Cops Surveil Black Lives Matter; U.S. Justice Dept. Abandons All Police Oversight

Press release from the Center for Constitutional Rights, NYC

Last week, the Guardian revealed evidence that NYPD [New York Police Dept.] officers had not only surveilled Black Lives Matter organizers in New York City, but infiltrated their meetings and gained access to their text messages. These tactics raise questions about whether the NYPD was violating its own intelligence-gathering rules. (This would not be the first time the NYPD has run afoul of the law; our current case Hassan v. City of New York is another example.)

The evidence of this latest surveillance came as the result of a Freedom of Information Law request filed on behalf of protester James Logue. The power of Freedom of Information requests cannot be understated: In October, CCR filed a Freedom of Information Act lawsuit against the FBI and the Department of Homeland Security for their failure to disclose documents related to the surveillance of members of the Movement for Black Lives. The suit, filed on behalf of Color of Change, followed FOIA requests sent to the agencies in the wake of revelations that federal and local law enforcement have used counterterrorism tactics to surveil protests, protesters, and perceived protest leaders. As CCR staff attorney Omar Farah said, The public has the right to know how and why the federal government is surveilling constitutionally protected activity in response to police violence.

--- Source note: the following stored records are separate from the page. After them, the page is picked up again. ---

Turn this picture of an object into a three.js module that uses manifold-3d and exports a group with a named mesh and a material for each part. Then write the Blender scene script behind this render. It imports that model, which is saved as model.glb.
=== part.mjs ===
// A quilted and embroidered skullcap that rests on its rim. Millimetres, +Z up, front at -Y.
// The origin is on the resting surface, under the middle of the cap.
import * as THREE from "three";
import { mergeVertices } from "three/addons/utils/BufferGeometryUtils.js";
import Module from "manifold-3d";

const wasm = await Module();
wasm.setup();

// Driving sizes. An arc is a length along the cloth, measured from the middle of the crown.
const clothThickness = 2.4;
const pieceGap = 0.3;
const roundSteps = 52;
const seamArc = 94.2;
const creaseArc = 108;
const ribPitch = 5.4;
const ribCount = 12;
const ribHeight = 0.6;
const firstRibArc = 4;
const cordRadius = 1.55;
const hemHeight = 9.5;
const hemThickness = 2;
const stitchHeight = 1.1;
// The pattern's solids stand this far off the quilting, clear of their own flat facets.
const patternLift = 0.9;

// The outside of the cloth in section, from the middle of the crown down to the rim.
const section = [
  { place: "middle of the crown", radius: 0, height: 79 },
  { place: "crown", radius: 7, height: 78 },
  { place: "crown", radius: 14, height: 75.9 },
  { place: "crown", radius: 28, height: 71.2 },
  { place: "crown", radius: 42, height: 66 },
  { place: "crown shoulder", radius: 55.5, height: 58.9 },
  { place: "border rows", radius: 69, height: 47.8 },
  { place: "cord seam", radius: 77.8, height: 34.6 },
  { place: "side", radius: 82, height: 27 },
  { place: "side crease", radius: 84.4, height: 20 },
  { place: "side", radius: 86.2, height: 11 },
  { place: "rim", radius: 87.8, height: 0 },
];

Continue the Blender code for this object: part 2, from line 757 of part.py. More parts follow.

Police violence on a national level was in the headlines this past week when news broke that Attorney General Jeff Sessions would be conducting a review of all consent decrees of police pattern and practice cases. The Department of Justice (DOJ) also had filed for a motion to delay finalizing the consent decree agreed to by the DOJ and the city of Baltimore to address systemic civil rights violations, which a Baltimore federal Judge denied last week. Coupled with the February Trump Executive Orders on law enforcement, the moves by the DOJ signal a break with the role the federal government has played in advocating for police reform nationally. As Vanita Gupta and Corey Stoughton, both formerly of the DOJ, noted in their recent New York Times op-ed, It would be an abdication of the Justice Department’s congressionally mandated responsibilities to ignore these problems.